* SET PROBLEM
Render every entry verbatim.

— start THE INPUT —

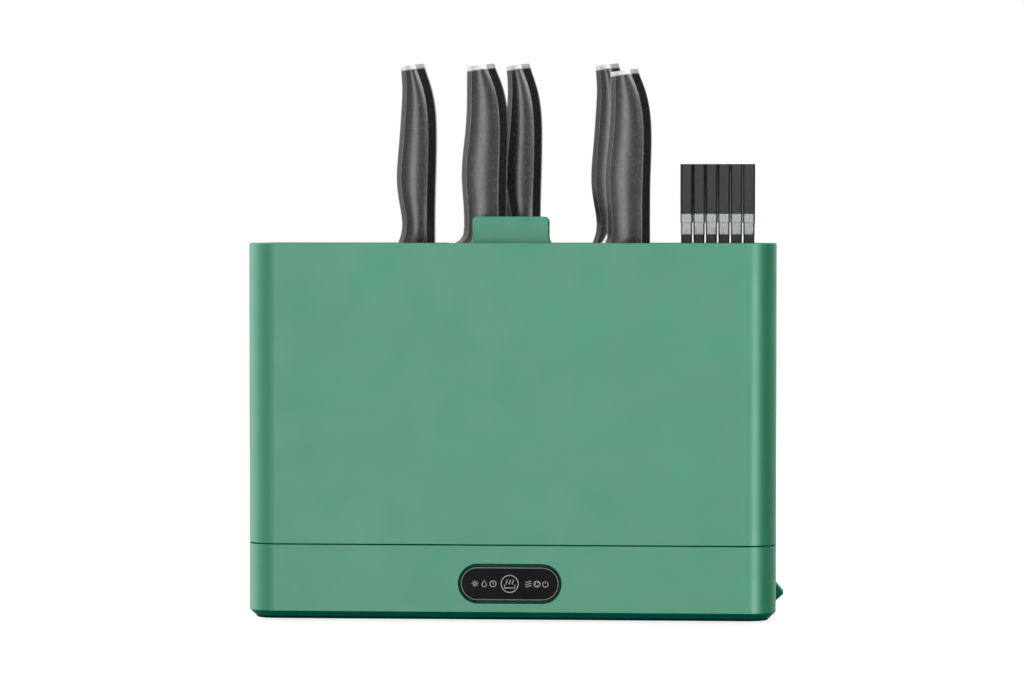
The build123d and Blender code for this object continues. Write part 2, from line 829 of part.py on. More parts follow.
# The grille is notched round the ribs, so that it drops in from above.
grille_slot_pitch_y = row_pitch / grille_bars_per_row
grille_columns = int((spigot_width - 2 * grille_margin) / grille_slot_pitch_x)
board_middle_y = (board_front_y + board_back_y) / 2
with BuildPart() as floor_grille:
    with BuildSketch(Plane.XY.offset(grille_z)):
        RectangleRounded(spigot_width, spigot_depth, spigot_radius)
        with Locations(*long_wall_ribs):
            Rectangle(rib_thickness + 2 * lift_gap, rib_depth + 2 * lift_gap, mode=Mode.SUBTRACT)
        with Locations(*groove_ribs):
            Rectangle(rib_depth + 2 * lift_gap, groove_lip + 2 * lift_gap, mode=Mode.SUBTRACT)
        with Locations((0, basket_y)):
            with GridLocations(grille_slot_pitch_x, grille_slot_pitch_y, grille_columns, grille_rows):
                Rectangle(grille_slot_length, grille_slot_width, mode=Mode.SUBTRACT)
        with Locations((0, board_middle_y)):
            with GridLocations(grille_slot_pitch_x, 0, grille_columns, 1):
                Rectangle(grille_slot_length, grille_slot_width, mode=Mode.SUBTRACT)
    extrude(amount=grille_thickness)
save(floor_grille, "floor_grille")

divider_width = inner_width - 2 * lift_gap
divider_slot_count = int((divider_width - 2 * divider_margin) / divider_slot_pitch)
divider_height = rack_z - grille_top_z
divider_middle_z = (rack_z + grille_top_z) / 2
with BuildPart() as board_divider:
    with BuildSketch(Plane.XZ.offset(-divider_back_y)):
        with Locations((0, divider_middle_z)):
            Rectangle(divider_width, divider_height)
            with GridLocations(divider_slot_pitch, 0, divider_slot_count, 1):
                Rectangle(divider_slot_width, divider_slot_length, mode=Mode.SUBTRACT)
    extrude(amount=divider_thickness)
save(board_divider, "board_divider")

# ================================================================== cutting board
board_width = inner_width - 2 * board_end_room
board_bottom_z = grille_top_z + seat_gap
board_top_z = rim_z - board_below_rim
board_height = board_top_z - board_bottom_z
with BuildPart() as cutting_board:
    with BuildSketch(Plane.XZ.offset(-board_back_y)) as board_outline:
        with Locations((0, (board_top_z + board_bottom_z) / 2)):
            Rectangle(board_width, board_height)
        fillet(board_outline.vertices(), radius=board_corner)
        with Locations((0, board_top_z)):
            Rectangle(tab_width, 2 * tab_height)
        fillet(board_outline.vertices().group_by(Axis.Y)[-1], radius=tab_corner)
        corners = board_outline.vertices()
        top_line = corners.filter_by_position(Axis.Y, board_top_z - near, board_top_z + near)
        roots = top_line.filter_by_position(Axis.X, -tab_width / 2 - near, tab_width / 2 + near)
        fillet(roots, radius=tab_root)
    extrude(amount=board_thickness)
    board_faces = cutting_board.faces().filter_by(Axis.Y)
    chamfer(board_faces.edges(), length=board_edge)
save(cutting_board, "cutting_board")

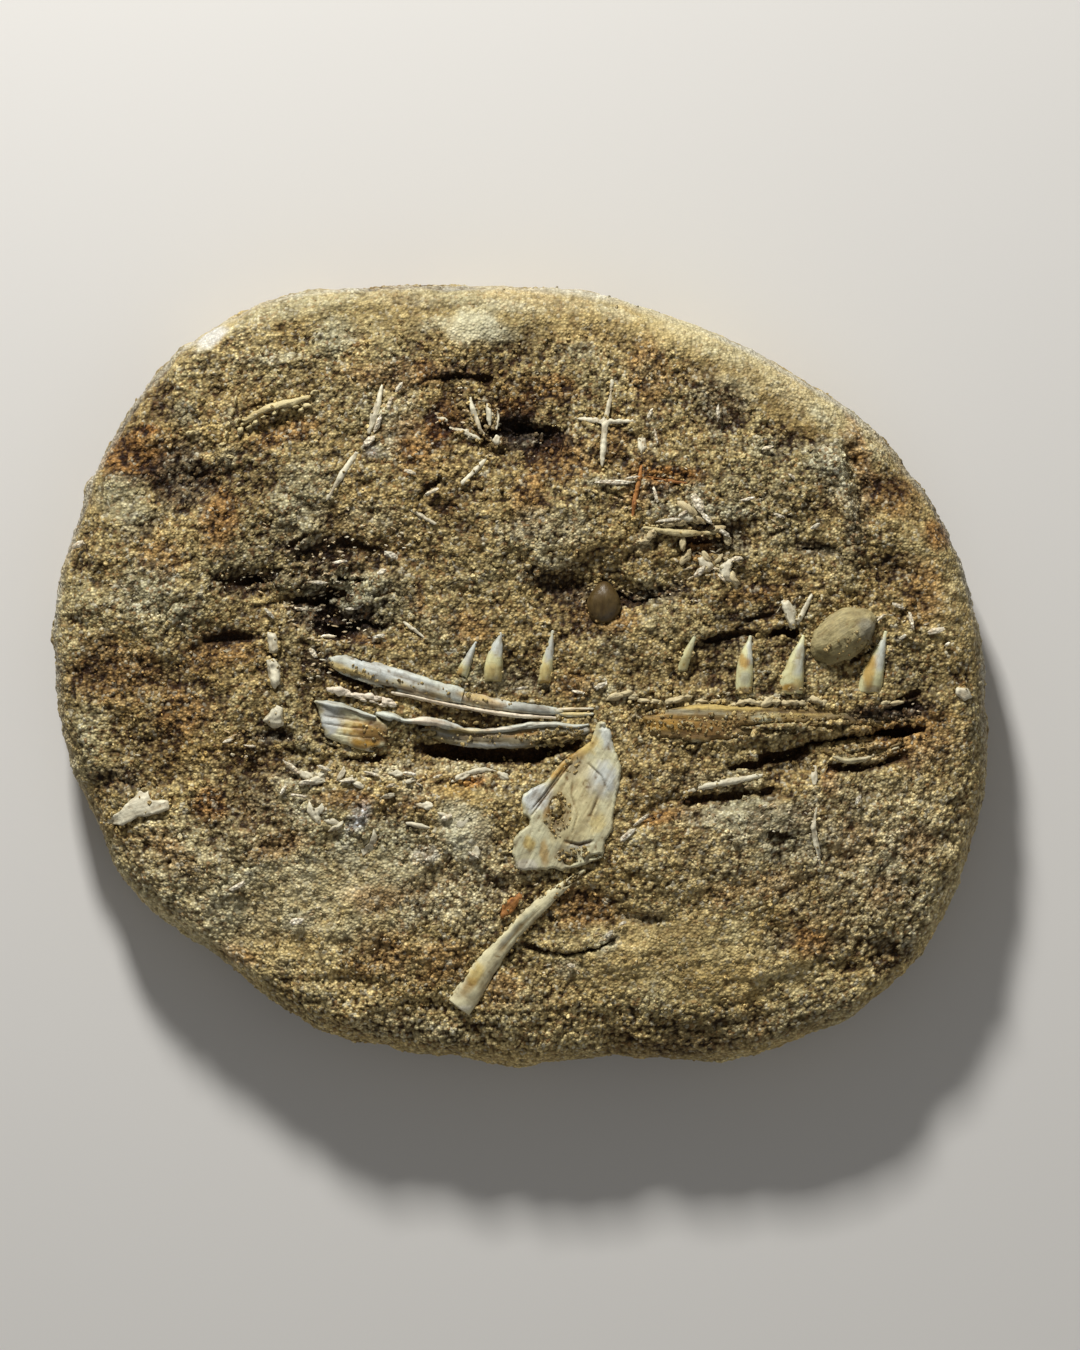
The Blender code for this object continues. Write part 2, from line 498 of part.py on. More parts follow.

— end THE INPUT —

* REPLY
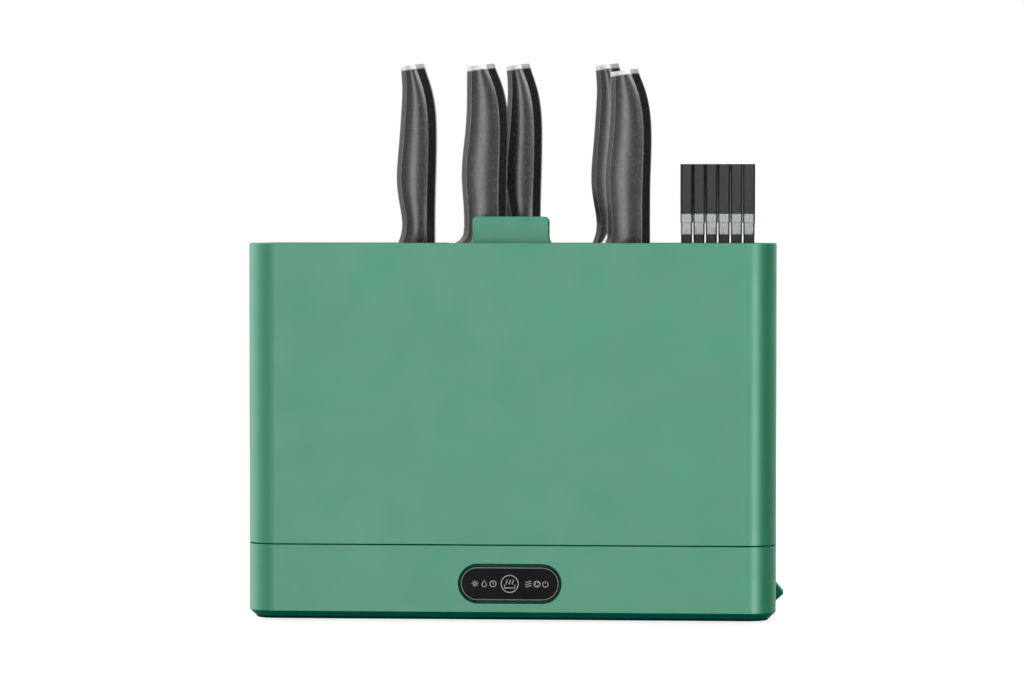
The build123d and Blender code for this object continues. Write part 2, from line 829 of part.py on. More parts follow.
# The grille is notched round the ribs, so that it drops in from above.
grille_slot_pitch_y = row_pitch / grille_bars_per_row
grille_columns = int((spigot_width - 2 * grille_margin) / grille_slot_pitch_x)
board_middle_y = (board_front_y + board_back_y) / 2
with BuildPart() as floor_grille:
    with BuildSketch(Plane.XY.offset(grille_z)):
        RectangleRounded(spigot_width, spigot_depth, spigot_radius)
        with Locations(*long_wall_ribs):
            Rectangle(rib_thickness + 2 * lift_gap, rib_depth + 2 * lift_gap, mode=Mode.SUBTRACT)
        with Locations(*groove_ribs):
            Rectangle(rib_depth + 2 * lift_gap, groove_lip + 2 * lift_gap, mode=Mode.SUBTRACT)
        with Locations((0, basket_y)):
            with GridLocations(grille_slot_pitch_x, grille_slot_pitch_y, grille_columns, grille_rows):
                Rectangle(grille_slot_length, grille_slot_width, mode=Mode.SUBTRACT)
        with Locations((0, board_middle_y)):
            with GridLocations(grille_slot_pitch_x, 0, grille_columns, 1):
                Rectangle(grille_slot_length, grille_slot_width, mode=Mode.SUBTRACT)
    extrude(amount=grille_thickness)
save(floor_grille, "floor_grille")

divider_width = inner_width - 2 * lift_gap
divider_slot_count = int((divider_width - 2 * divider_margin) / divider_slot_pitch)
divider_height = rack_z - grille_top_z
divider_middle_z = (rack_z + grille_top_z) / 2
with BuildPart() as board_divider:
    with BuildSketch(Plane.XZ.offset(-divider_back_y)):
        with Locations((0, divider_middle_z)):
            Rectangle(divider_width, divider_height)
            with GridLocations(divider_slot_pitch, 0, divider_slot_count, 1):
                Rectangle(divider_slot_width, divider_slot_length, mode=Mode.SUBTRACT)
    extrude(amount=divider_thickness)
save(board_divider, "board_divider")

# ================================================================== cutting board
board_width = inner_width - 2 * board_end_room
board_bottom_z = grille_top_z + seat_gap
board_top_z = rim_z - board_below_rim
board_height = board_top_z - board_bottom_z
with BuildPart() as cutting_board:
    with BuildSketch(Plane.XZ.offset(-board_back_y)) as board_outline:
        with Locations((0, (board_top_z + board_bottom_z) / 2)):
            Rectangle(board_width, board_height)
        fillet(board_outline.vertices(), radius=board_corner)
        with Locations((0, board_top_z)):
            Rectangle(tab_width, 2 * tab_height)
        fillet(board_outline.vertices().group_by(Axis.Y)[-1], radius=tab_corner)
        corners = board_outline.vertices()
        top_line = corners.filter_by_position(Axis.Y, board_top_z - near, board_top_z + near)
        roots = top_line.filter_by_position(Axis.X, -tab_width / 2 - near, tab_width / 2 + near)
        fillet(roots, radius=tab_root)
    extrude(amount=board_thickness)
    board_faces = cutting_board.faces().filter_by(Axis.Y)
    chamfer(board_faces.edges(), length=board_edge)
save(cutting_board, "cutting_board")

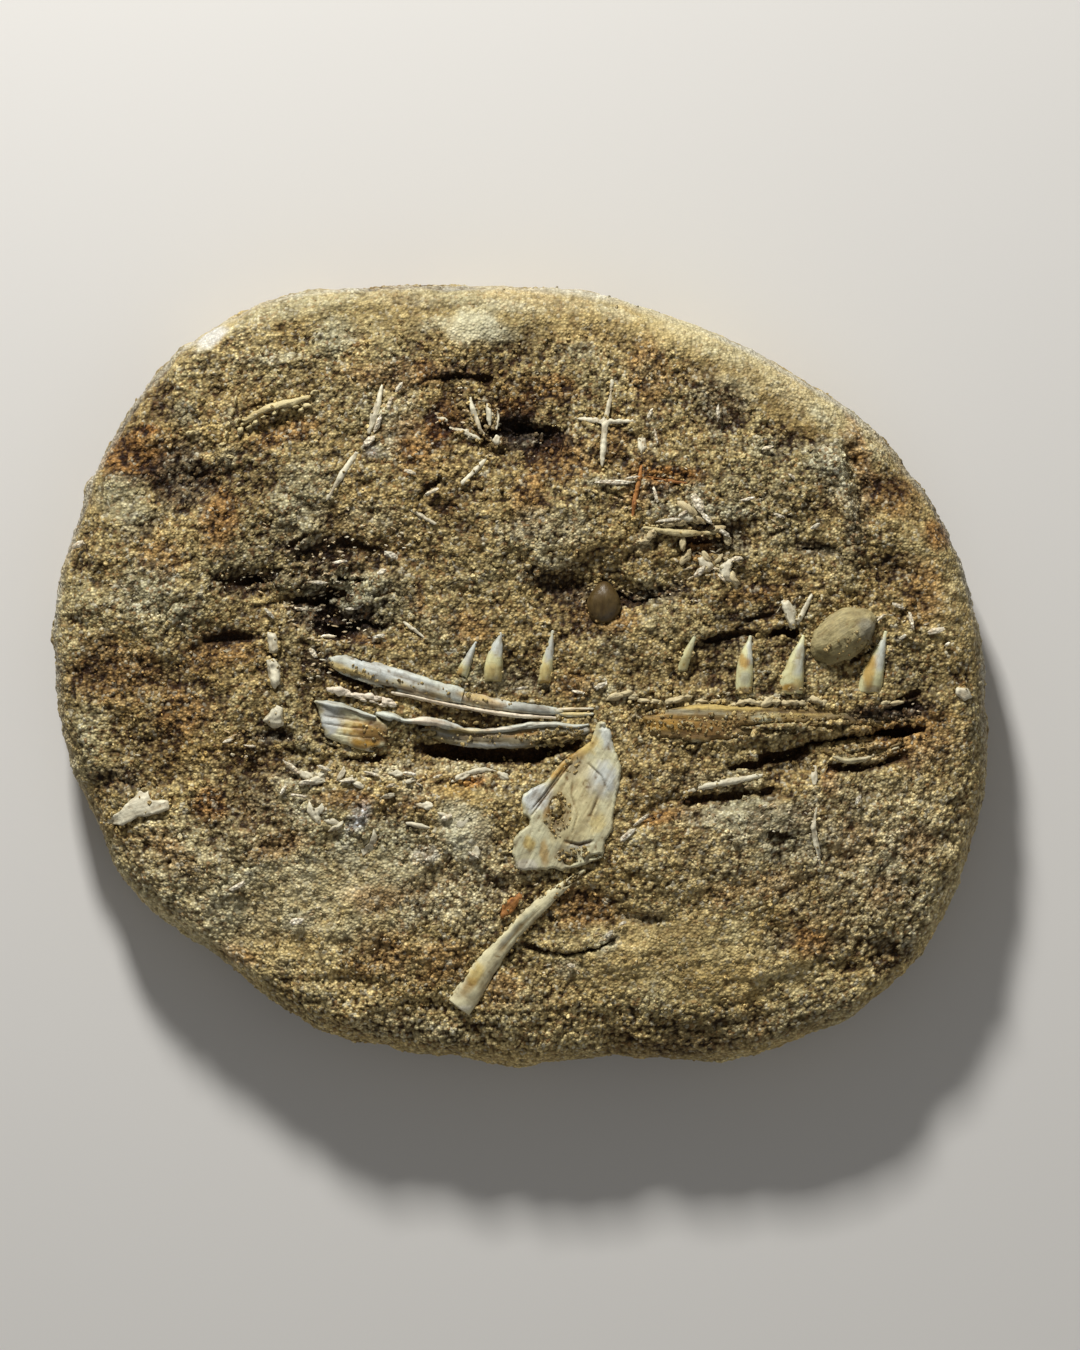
The Blender code for this object continues. Write part 2, from line 498 of part.py on. More parts follow.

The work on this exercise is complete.